What really makes me laugh is when Canadians bemoan their lack of culture. Nothing could be further from the truth. The entire population sits within 50 miles of the longest unprotected border on the planet, beneath which lies the biggest, fastest and most aggressive culture the world has ever seen. If Canada were not completely centred in its own cultural identity, it could not exist.
And if Canada did not exist, it would be necessary to invent it. Where would Yankee draft dodgers run to, were it not for the region of mystery beyond the 49th? And where would that almost pathologically self-unaware crew find its comedians? You think an America without the safe release of a good laugh is a good idea? Bereft of chuckles, their take-no-prisoners attitude recalls the Tamil Tigers.
And they still have 5,500 nuclear bombs. Nothing funny about that.
(I was only kidding about Wales and New Zealand.)
Another way of looking at all of this is that there's some sort of problem with the connection between the two hemispheres of my brain.
For years I was confused by the separation of writing, which is a left hemisphere skill, from drawing, which happens on the right side of the brain. I was also unable to perceive time lineally (there is no ability to perceive time in the right hemisphere) and unable to distinguish left from right (diagnosed as a form of dyslexia). I didn't get my driver's license until I was 28 because I was never certain which side of the road I should be on.
Not that the connection is faulty. On the contrary, it seems to work too well.

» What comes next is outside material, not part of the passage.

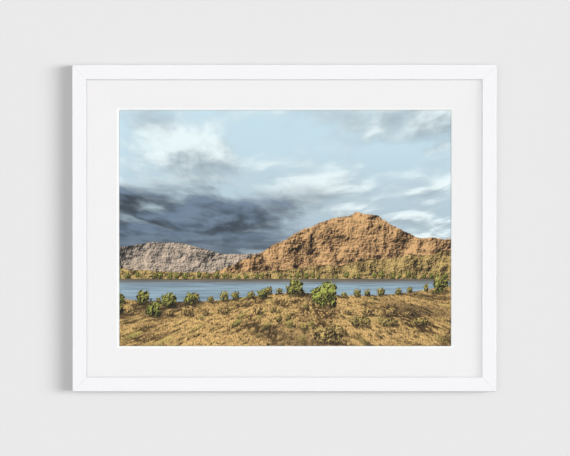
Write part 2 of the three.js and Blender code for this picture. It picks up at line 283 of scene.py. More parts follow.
class Wire:
    """A value between two nodes. Its methods make the nodes that work on it, and return wires."""

    def __init__(self, tree, socket):
        self.tree = tree
        self.socket = socket

    __add__ = __radd__ = math_node("ADD")
    __sub__ = math_node("SUBTRACT")
    __rsub__ = math_node("SUBTRACT", flipped=True)
    __mul__ = math_node("MULTIPLY")
    __truediv__ = math_node("DIVIDE")
    __rtruediv__ = math_node("DIVIDE", flipped=True)
    __pow__ = math_node("POWER")
    __abs__ = math_node("ABSOLUTE")
    __gt__ = math_node("GREATER_THAN")
    __lt__ = math_node("LESS_THAN")
    logarithm = math_node("LOGARITHM")
    lower_of = math_node("MINIMUM")

    def vector(self, operation, other):
        return self.tree.add("VectorMath", self, other, operation=operation)["Vector"]

    def scaled(self, scale):
        return self.vector("MULTIPLY", scale)

    def moved(self, offset):
        return self.vector("ADD", offset)

    def split(self):
        return list(self.tree.add("SeparateXYZ", self).values())

    def between(self, low, high, to_low=0.0, to_high=1.0, smooth=True):
        """The value carried from one range to another, and held at its ends."""
        kind = "SMOOTHSTEP" if smooth else "LINEAR"
        return self.tree.add("MapRange", self, low, high, to_low, to_high, interpolation_type=kind)["Result"]

    def noise(self, scale, detail=2.0, roughness=0.5, distortion=0.0, out="Fac"):
        inputs = {"Scale": scale, "Detail": detail, "Roughness": roughness, "Distortion": distortion}
        return self.tree.add("TexNoise", self, inputs=inputs)[out]

    def cells(self, scale, dimensions="3D", randomness=1.0, feature="F1"):
        """Distance to the middle or to the edge of a scattered cell, its random colour and its middle."""
        start, middle = ("W", "W") if dimensions == "1D" else ("Vector", "Position")
        inputs = {start: self, "Scale": scale, "Randomness": randomness}
        made = self.tree.add("TexVoronoi", inputs=inputs, voronoi_dimensions=dimensions, feature=feature)
        return made["Distance"], made["Color"], made[middle]

    def curve(self, points):
        """A smooth line through a few points."""
        made = self.tree.add("FloatCurve", inputs={"Value": self})["Value"]
        mapping = made.socket.node.mapping
        line = mapping.curves[0].points
        while len(line) < len(points):
            line.new(0.5, 0.5)
        for point, place in zip(line, points):
            point.location = place
        mapping.update()
        return made

    def ramp(self, *colours):
        """Runs through some colours, evenly spread."""
        made = self.tree.add("ValToRGB", self)["Color"]
        elements = made.socket.node.color_ramp.elements
        while len(elements) < len(colours):
            elements.new(0.5)
        for step, (element, colour) in enumerate(zip(elements, colours)):
            element.position = step / (len(colours) - 1)
            element.color = (*colour, 1.0)
        return made

    def mix(self, first, second, blend_type="MIX"):
        """Goes from the first colour at 0 to the second at 1."""
        inputs = {"Factor_Float": self, "A_Color": first, "B_Color": second}
        return self.tree.add("Mix", inputs=inputs, data_type="RGBA", blend_type=blend_type)["Result_Color"]

    def tint(self, colour, low, high):
        """Goes from a colour shaded by one factor to the same shaded by another."""
        return self.mix(shade(colour, low), shade(colour, high))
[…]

Perhaps there's a wall missing in the middle of my corpus callosum, which acts as a sort of border guard in the longitudinal fissure that connects the two hemispheres.
You'd think two minds would be better than one, but this is not the case. In Western culture almost everything happens in the left hemisphere. The right hemisphere lies behind a sort of iron curtain. Perhaps growing up in different cultures predisposed me towards an open border policy. Perhaps, in the interest of making me a functional member, society had to impose a dividing wall on my psyche, like the one imposed by MacArthur on Japanese bathers.
And perhaps my natural open border state is not such a bad thing.